## GIVEN TASK
Within the material below, transcribe exactly the lines from the one holding "line = [(rear_y" through the one holding "before = set(bpy.data.objects)", keeping both ends and skipping the rest.

## PROVIDED MATERIAL

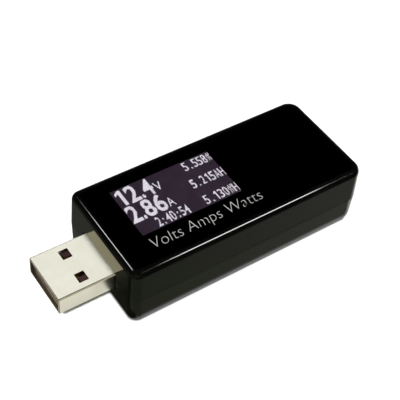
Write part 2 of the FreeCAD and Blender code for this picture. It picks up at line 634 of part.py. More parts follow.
def switch_frame():
    """A bent sheet over the switch's front, with a hole for the plunger and an arm back along each end."""
    length, depth, height = SWITCH_SIZE
    outer_x = length / 2 + SWITCH_SHEET + 0.02
    z = (BUTTON_Z - height / 2, BUTTON_Z + height / 2)
    front = box((BUTTON_X - outer_x, BUTTON_X + outer_x), (SWITCH_FRONT_Y, SWITCH_FRONT_Y + SWITCH_SHEET), z)
    front = front.cut(rod_along_y(PLUNGER_RADIUS + 0.06, (SWITCH_FRONT_Y - 1, SWITCH_FRONT_Y + 1)))
    arms = [box(sorted((BUTTON_X + side * (outer_x - SWITCH_SHEET), BUTTON_X + side * outer_x)),
                (SWITCH_FRONT_Y - depth + 0.8, SWITCH_FRONT_Y), z) for side in (-1, 1)]
    return joined([front] + arms)


def switch_plunger():
    """A round stem with flats above and below, and a wider foot that the frame holds in."""
    tip_y = SWITCH_FRONT_Y + PLUNGER_REACH
    foot_y = (SWITCH_FRONT_Y - PLUNGER_FLANGE - 0.02, SWITCH_FRONT_Y - 0.02)
    stem = rod_along_y(PLUNGER_RADIUS, (foot_y[0], tip_y))
    tip = [e for e in stem.Edges if all(abs(v.Y - tip_y) < 1e-6 for v in e.Vertexes)]
    stem = stem.makeFillet(0.25, tip)
    foot = pill_along_y(4.2, 2.8, foot_y)
    return joined([stem, foot.common(box((0, HALF_LENGTH), (0, HALF_WIDTH), (BUTTON_Z - 1.4, BUTTON_Z + 1.4)))])


def switch_dome():
    """A thin domed disc at the bottom of the switch's well, trimmed above and below."""
    rim_y = switch_well_y()[0]
    radius = (DOME_RADIUS ** 2 + DOME_HEIGHT ** 2) / (2 * DOME_HEIGHT)
    centre = Vector(BUTTON_X, rim_y + DOME_HEIGHT - radius, BUTTON_Z)
    skin = Part.makeSphere(radius, centre).cut(Part.makeSphere(radius - DOME_THICKNESS, centre))
    return skin.common(box((BUTTON_X - 3, BUTTON_X + 3), (rim_y, rim_y + 1), (BUTTON_Z - 1.3, BUTTON_Z + 1.3)))


def switch_terminals():
    """Flat feet from the back of the switch up to the board."""
    rear_y = SWITCH_FRONT_Y - SWITCH_SIZE[1]
    thickness = 0.2
    foot = BOARD_BOTTOM - thickness / 2
    line = [(rear_y - 0.01, BUTTON_Z), (rear_y - 0.4, BUTTON_Z), (rear_y - 0.4, foot), (rear_y - 1.6, foot)]
    return Part.Compound([bent_strip(line, thickness, 0.7, BUTTON_X + x, "x") for x in (-2.25, 2.25)])


# ---------------------------------------------------------------- all nodes
def all_nodes():
    nodes = {
        "upper_shell": upper_shell(),
        "lower_shell": lower_shell(),
        "front_panel": front_panel(),
        "panel_adhesive": panel_adhesive(),
        "plug_shell": plug_shell(),
        "plug_insulator": plug_insulator(),
        "plug_contacts": plug_contacts(),
        "socket_shell": socket_shell(),
        "socket_insulator": socket_insulator(),
        "socket_contacts": socket_contacts(),
        "button_cap": button_cap(),
        "switch_housing": switch_housing(),
        "switch_frame": switch_frame(),
        "switch_plunger": switch_plunger(),
        "switch_dome": switch_dome(),
        "switch_terminals": switch_terminals(),
    }
    nodes.update(display_nodes())
    nodes.update(board_nodes())
    return nodes


os.makedirs("parts", exist_ok=True)
for name, shape in all_nodes().items():
    assert shape.isValid() and shape.Solids, name
    shape.exportStep(f"parts/{name}.step")
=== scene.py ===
import functools
import json
import math

import bmesh
import bpy
from mathutils import Matrix, Vector
from mathutils.bvhtree import BVHTree


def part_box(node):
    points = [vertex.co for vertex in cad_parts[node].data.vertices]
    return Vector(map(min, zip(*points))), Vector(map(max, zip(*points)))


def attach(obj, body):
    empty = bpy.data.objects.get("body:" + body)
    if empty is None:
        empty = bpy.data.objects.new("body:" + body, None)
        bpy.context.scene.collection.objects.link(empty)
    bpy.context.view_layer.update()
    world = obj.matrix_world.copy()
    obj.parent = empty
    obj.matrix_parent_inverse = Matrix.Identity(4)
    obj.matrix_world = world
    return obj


MM = 0.001

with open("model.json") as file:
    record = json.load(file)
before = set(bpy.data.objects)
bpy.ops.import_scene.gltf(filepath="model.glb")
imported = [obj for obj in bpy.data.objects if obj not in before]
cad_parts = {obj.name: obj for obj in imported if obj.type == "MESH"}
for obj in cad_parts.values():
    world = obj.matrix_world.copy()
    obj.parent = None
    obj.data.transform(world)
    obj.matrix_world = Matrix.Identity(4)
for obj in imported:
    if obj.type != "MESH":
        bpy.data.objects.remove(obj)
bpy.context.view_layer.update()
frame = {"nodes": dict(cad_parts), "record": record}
nodes = frame["nodes"]

# ---------------------------------------------------------------- places read from the frame
CASE_LOW, CASE_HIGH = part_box("upper_shell")
CASE_LOW.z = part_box("lower_shell")[0].z
PANEL_LOW, PANEL_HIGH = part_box("front_panel")
SCREEN_LOW, SCREEN_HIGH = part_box("display_polariser")
PLUG_LOW, PLUG_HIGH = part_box("plug_shell")


# ---------------------------------------------------------------- shader building blocks
class Shader:
    """A node tree with short calls for adding nodes and joining them."""

    def __init__(self, block):
        block.use_nodes = True
        self.tree = block.node_tree
        self.tree.nodes.clear()

    def add(self, kind, values=None, **settings):
        """A new node. settings are its properties. values are its inputs, each a value or another node's
        output."""
        node = self.tree.nodes.new(kind)
        for name, value in settings.items():
            setattr(node, name, value)
        for name, value in (values or {}).items():
            if isinstance(value, bpy.types.NodeSocket):
                self.tree.links.new(value, node.inputs[name])
            else:
                node.inputs[name].default_value = value
        return node

    def millimetres(self, stretch=(1, 1, 1)):
        """The place on the object in millimetres, drawn out along each axis by stretch."""
        place = self.add("ShaderNodeTexCoord").outputs["Object"]
        scale = [1 / (MM * s) for s in stretch]
        return self.add("ShaderNodeMapping", {"Vector": place, "Scale": scale}).outputs["Vector"]

    def noise(self, place, size, detail=3.0):
        """Cloudy noise from 0 to 1 with features about size millimetres across."""
        values = {"Vector": place, "Scale": 1 / size, "Detail": detail}
        return self.add("ShaderNodeTexNoise", values).outputs["Fac"]

    def ranged(self, value, low, high, start=0.3, end=0.7):
        """value from start..end spread over low..high."""
        return self.add("ShaderNodeMapRange", {"Value": value, "From Min": start, "From Max": end,
                                               "To Min": low, "To Max": high}).outputs["Result"]

    def maths(self, operation, a, b=0.0):
        """Two numbers joined by a Math node's operation."""
        return self.add("ShaderNodeMath", {0: a, 1: b}, operation=operation).outputs[0]

    def vector_maths(self, operation, a, b=(0, 0, 0)):
        """A node that joins two vectors."""
        return self.add("ShaderNodeVectorMath", {0: a, 1: b}, operation=operation)

    def mixed(self, share, a, b):
        """The colour a where share is 0 and b where it is 1."""
        return self.add("ShaderNodeMix", {0: share, 6: a, 7: b}, data_type="RGBA").outputs[2]

    def surface(self, shader):
        """Makes a shader node the material's surface."""
        self.add("ShaderNodeOutputMaterial", {"Surface": shader.outputs[0]})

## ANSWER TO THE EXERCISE
    line = [(rear_y - 0.01, BUTTON_Z), (rear_y - 0.4, BUTTON_Z), (rear_y - 0.4, foot), (rear_y - 1.6, foot)]
    return Part.Compound([bent_strip(line, thickness, 0.7, BUTTON_X + x, "x") for x in (-2.25, 2.25)])


# ---------------------------------------------------------------- all nodes
def all_nodes():
    nodes = {
        "upper_shell": upper_shell(),
        "lower_shell": lower_shell(),
        "front_panel": front_panel(),
        "panel_adhesive": panel_adhesive(),
        "plug_shell": plug_shell(),
        "plug_insulator": plug_insulator(),
        "plug_contacts": plug_contacts(),
        "socket_shell": socket_shell(),
        "socket_insulator": socket_insulator(),
        "socket_contacts": socket_contacts(),
        "button_cap": button_cap(),
        "switch_housing": switch_housing(),
        "switch_frame": switch_frame(),
        "switch_plunger": switch_plunger(),
        "switch_dome": switch_dome(),
        "switch_terminals": switch_terminals(),
    }
    nodes.update(display_nodes())
    nodes.update(board_nodes())
    return nodes


os.makedirs("parts", exist_ok=True)
for name, shape in all_nodes().items():
    assert shape.isValid() and shape.Solids, name
    shape.exportStep(f"parts/{name}.step")
=== scene.py ===
import functools
import json
import math

import bmesh
import bpy
from mathutils import Matrix, Vector
from mathutils.bvhtree import BVHTree


def part_box(node):
    points = [vertex.co for vertex in cad_parts[node].data.vertices]
    return Vector(map(min, zip(*points))), Vector(map(max, zip(*points)))


def attach(obj, body):
    empty = bpy.data.objects.get("body:" + body)
    if empty is None:
        empty = bpy.data.objects.new("body:" + body, None)
        bpy.context.scene.collection.objects.link(empty)
    bpy.context.view_layer.update()
    world = obj.matrix_world.copy()
    obj.parent = empty
    obj.matrix_parent_inverse = Matrix.Identity(4)
    obj.matrix_world = world
    return obj


MM = 0.001

with open("model.json") as file:
    record = json.load(file)
before = set(bpy.data.objects)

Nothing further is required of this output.